• What you need to do: Return the line containing "What OpenSCAD source", the line containing "of the dish.", and every line between them, exactly as they stand. Output nothing else.

• Data supplied:
§

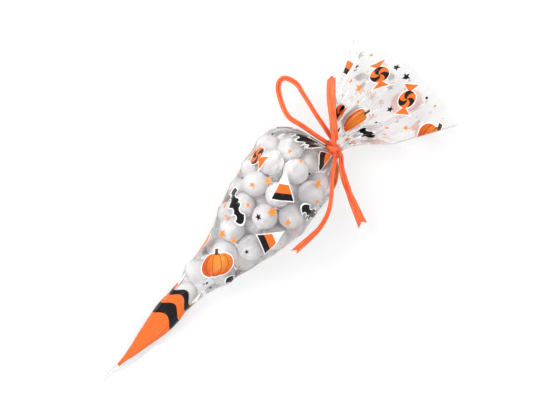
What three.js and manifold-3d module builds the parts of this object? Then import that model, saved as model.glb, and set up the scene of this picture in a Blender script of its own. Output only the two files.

§

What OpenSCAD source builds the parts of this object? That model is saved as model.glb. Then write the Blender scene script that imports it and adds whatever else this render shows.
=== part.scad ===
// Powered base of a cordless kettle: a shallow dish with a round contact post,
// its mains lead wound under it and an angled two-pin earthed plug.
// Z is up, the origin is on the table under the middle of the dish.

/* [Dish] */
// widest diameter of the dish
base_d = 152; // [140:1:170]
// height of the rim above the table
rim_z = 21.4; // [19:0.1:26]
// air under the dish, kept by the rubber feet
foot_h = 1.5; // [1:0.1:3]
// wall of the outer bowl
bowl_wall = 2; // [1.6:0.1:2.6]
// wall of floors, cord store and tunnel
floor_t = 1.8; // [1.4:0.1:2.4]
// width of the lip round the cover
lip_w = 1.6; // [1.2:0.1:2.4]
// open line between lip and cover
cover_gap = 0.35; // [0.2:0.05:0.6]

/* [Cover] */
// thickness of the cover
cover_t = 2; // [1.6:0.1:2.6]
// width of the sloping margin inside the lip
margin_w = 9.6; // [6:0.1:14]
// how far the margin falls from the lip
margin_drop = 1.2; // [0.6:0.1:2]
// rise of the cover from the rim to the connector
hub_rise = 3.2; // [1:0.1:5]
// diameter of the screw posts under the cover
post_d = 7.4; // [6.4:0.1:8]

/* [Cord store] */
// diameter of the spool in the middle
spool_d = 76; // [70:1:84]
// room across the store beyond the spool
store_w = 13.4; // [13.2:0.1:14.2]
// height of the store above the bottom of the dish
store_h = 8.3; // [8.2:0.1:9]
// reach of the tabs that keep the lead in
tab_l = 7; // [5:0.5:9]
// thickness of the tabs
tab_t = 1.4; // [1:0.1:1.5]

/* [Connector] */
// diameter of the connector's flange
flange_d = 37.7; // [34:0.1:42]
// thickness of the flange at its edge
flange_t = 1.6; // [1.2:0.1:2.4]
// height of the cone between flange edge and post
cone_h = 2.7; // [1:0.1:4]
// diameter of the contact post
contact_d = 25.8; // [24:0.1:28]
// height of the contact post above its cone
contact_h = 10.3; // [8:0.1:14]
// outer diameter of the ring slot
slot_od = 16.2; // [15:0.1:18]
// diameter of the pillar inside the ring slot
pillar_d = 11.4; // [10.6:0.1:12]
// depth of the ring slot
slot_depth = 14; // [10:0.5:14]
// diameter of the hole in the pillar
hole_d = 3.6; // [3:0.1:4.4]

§

• Written solution:
What OpenSCAD source builds the parts of this object? That model is saved as model.glb. Then write the Blender scene script that imports it and adds whatever else this render shows.
=== part.scad ===
// Powered base of a cordless kettle: a shallow dish with a round contact post,
// its mains lead wound under it and an angled two-pin earthed plug.
// Z is up, the origin is on the table under the middle of the dish.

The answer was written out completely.